Molecular Replacement for Multi-Domain Structures Using Packing Models

Molecular replacement (MR) is frequently used to obtain phase information for a unit cell packed with a macromolecule of unknown structure. The goal of MR searches is to place a homologous/similar molecule in the unit cell so as to maximize the correlation with x-ray diffraction data. MR software packages typically perform rotation and translation searches separately. This works quite well for single-domain proteins. However, for multi-domain structures and complexes, computational requirements can become prohibitive and the desired peaks can become hidden in a noisy landscape. The main contribution of our approach is that computationally expensive MR searches in continuous configuration space are replaced by a search on a relatively small discrete set of candidate packing arrangements of a multi-rigid-body model.
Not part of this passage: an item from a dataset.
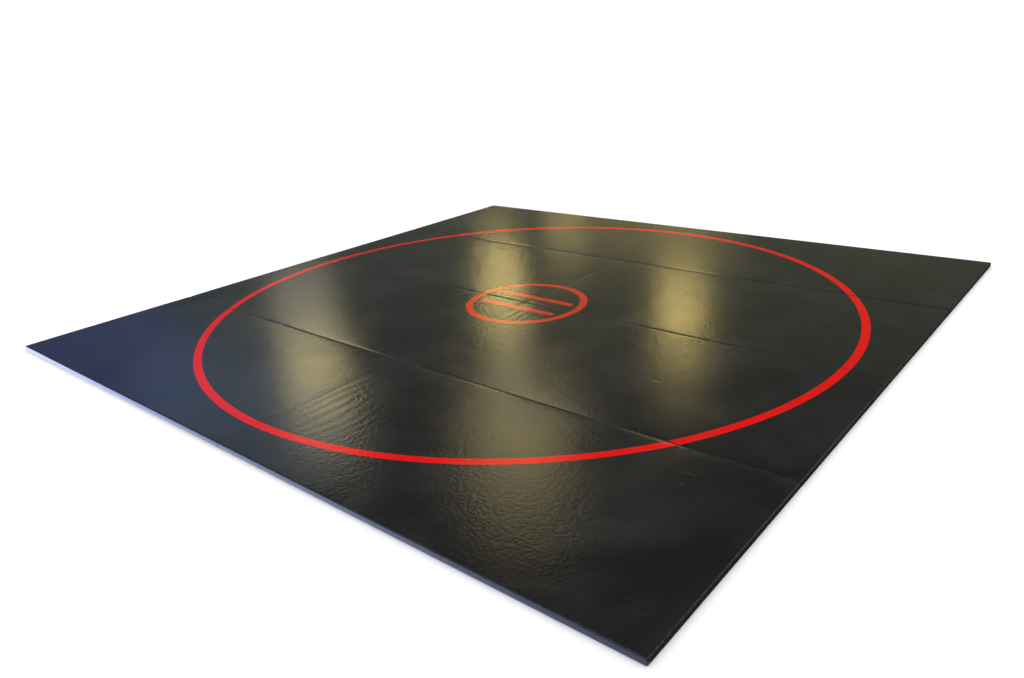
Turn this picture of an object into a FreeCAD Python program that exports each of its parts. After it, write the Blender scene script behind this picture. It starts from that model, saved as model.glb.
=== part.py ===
import FreeCAD, Part
import os

# A square folding wrestling mat. Four strips lie side by side, each as long as the mat. Every strip is
# a left and a right half, joined along its mid-length by a fabric web, so it folds in two with its
# painted face inside. Hook tape on one strip grips loop tape on the next.
#
# Millimetres, +Z up. The origin is at the centre of the underside. +X runs along the strips and
# +Y runs across them, from strip 1 at the front to strip 4 at the back.

V = FreeCAD.Vector
INCH = 25.4
FOOT = 12 * INCH

# whole mat
MAT_SIDE = 16 * FOOT
THICKNESS = 1.25 * INCH
STRIPS = 4
STRIP_PITCH = MAT_SIDE / STRIPS
HALF_SIDE = MAT_SIDE / 2

# vinyl covers
VINYL = 1.0
EDGE_RADIUS = 7.0
CORNER_RADIUS = 8.0

# fold between the two halves of a strip
FOLD_GAP = 3.0
WEB_WIDTH = 50.0
WEB_THICKNESS = 0.8
WEB_INSET = 12.0

# hook and loop tape between strips
TAPE_WIDTH = 20.0
TAPE_THICKNESS = 2.0
TAPE_CLEARANCE = 0.4
TAPE_CENTRE_Z = 13.0
TAPE_INSET = 30.0
JOIN_GAP = 2 * TAPE_THICKNESS + TAPE_CLEARANCE

# painted marks, measured to the middle of their bands
PAINT = 0.3
BAND = 2 * INCH
RING_RADIUS = 7.25 * FOOT
CIRCLE_RADIUS = 16 * INCH
LINE_LENGTH = 25 * INCH
LINE_OFFSET = 4.4 * INCH


def box(low, high):
    """A box between two corners."""
    size = [b - a for a, b in zip(low, high)]
    return Part.makeBox(*size, V(*low))


def panel_limits(strip, side):
    """Footprint of one half strip, as x0, y0, x1, y1."""
    front = -HALF_SIDE + (strip - 1) * STRIP_PITCH
    back = front + STRIP_PITCH
    if strip > 1:
        front += JOIN_GAP / 2
    if strip < STRIPS:
        back -= JOIN_GAP / 2
    if side == "left":
        return -HALF_SIDE, front, -FOLD_GAP / 2, back
    return FOLD_GAP / 2, front, HALF_SIDE, back


def rounded_slab(limits, bottom, top, inset):
    """A slab with rounded top edges and corners, set in from the cover's outer faces."""
    x0, y0, x1, y1 = limits
    slab = box((x0 + inset, y0 + inset, bottom), (x1 - inset, y1 - inset, top))
    upright = [e for e in slab.Edges if abs(e.tangentAt(e.FirstParameter).z) > 0.9]
    slab = slab.makeFillet(CORNER_RADIUS - inset, upright)
    rim = [e for e in slab.Edges if e.BoundBox.ZMin > top - 0.01]
    return slab.makeFillet(EDGE_RADIUS - inset, rim)


def half_slab(limits, side, bottom, top, inset):
    """A rounded slab with a plain square face at the fold."""
    x0, y0, x1, y1 = limits
    past_fold = 4 * CORNER_RADIUS
    if side == "left":
        long = rounded_slab((x0, y0, x1 + past_fold, y1), bottom, top, inset)
        keep = box((x0, y0, bottom), (x1 - inset, y1, top))
    else:
        long = rounded_slab((x0 - past_fold, y0, x1, y1), bottom, top, inset)
        keep = box((x0 + inset, y0, bottom), (x1, y1, top))
    return long.common(keep)


def fold_web(strip):
    """The fabric strip under the top covers that bridges the fold."""
    _, y0, _, y1 = panel_limits(strip, "left")
    top = THICKNESS - VINYL
    low = (-WEB_WIDTH / 2, y0 + WEB_INSET, top - WEB_THICKNESS)
    high = (WEB_WIDTH / 2, y1 - WEB_INSET, top)
    return box(low, high)


def foam_core(strip, side):
    """The closed-cell foam slab, rebated at the fold to take the web."""
    core = half_slab(panel_limits(strip, side), side, VINYL, THICKNESS - VINYL, VINYL)
    return core.cut(fold_web(strip))


def top_cover(strip, side):
    """The vinyl tray over the foam: the top face and the four sides."""
    limits = panel_limits(strip, side)
    outside = half_slab(limits, side, VINYL, THICKNESS, 0)
    inside = half_slab(limits, side, VINYL, THICKNESS - VINYL, VINYL)
    return outside.cut(inside).cut(fold_web(strip))


def under_cover(strip, side):
    """The flat non-slip sheet under the foam, welded to the foot of the sides."""
    x0, y0, x1, y1 = panel_limits(strip, side)
    sheet = box((x0, y0, 0), (x1, y1, VINYL))
    outer_x = x0 if side == "left" else x1
    upright = [e for e in sheet.Edges if e.BoundBox.ZLength > VINYL / 2]
    outer = [e for e in upright if abs(e.BoundBox.XMin - outer_x) < 1]
    return sheet.makeFillet(CORNER_RADIUS, outer)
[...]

These candidate arrangements are generated by collision detections on a coarse grid in the configuration space first. The list of feasible arrangements is short because packing constraints together with unit cell symmetry and geometry impose strong constraints. After computing Patterson correlations of the collision-free arrangements, an even shorter list can be obtained using the 10 candidates with highest correlations. In numerical trials, we found that a candidate from the feasible set is usually similar to the arrangement of the target structure within the unit cell. To further improve the accuracy, a Rapidly-exploring Random Tree (RRT) can be applied in the neighborhood of this packing arrangement. Our approach is demonstrated with multi-domain models in silico for 3D, with ellipsoids representing both the domains of the model and target structures. Configurations are defined by sets of angles between the ellipsoids. Our results show that an approximate configuration can be found with mean absolute error (MAE) less than 5 degrees.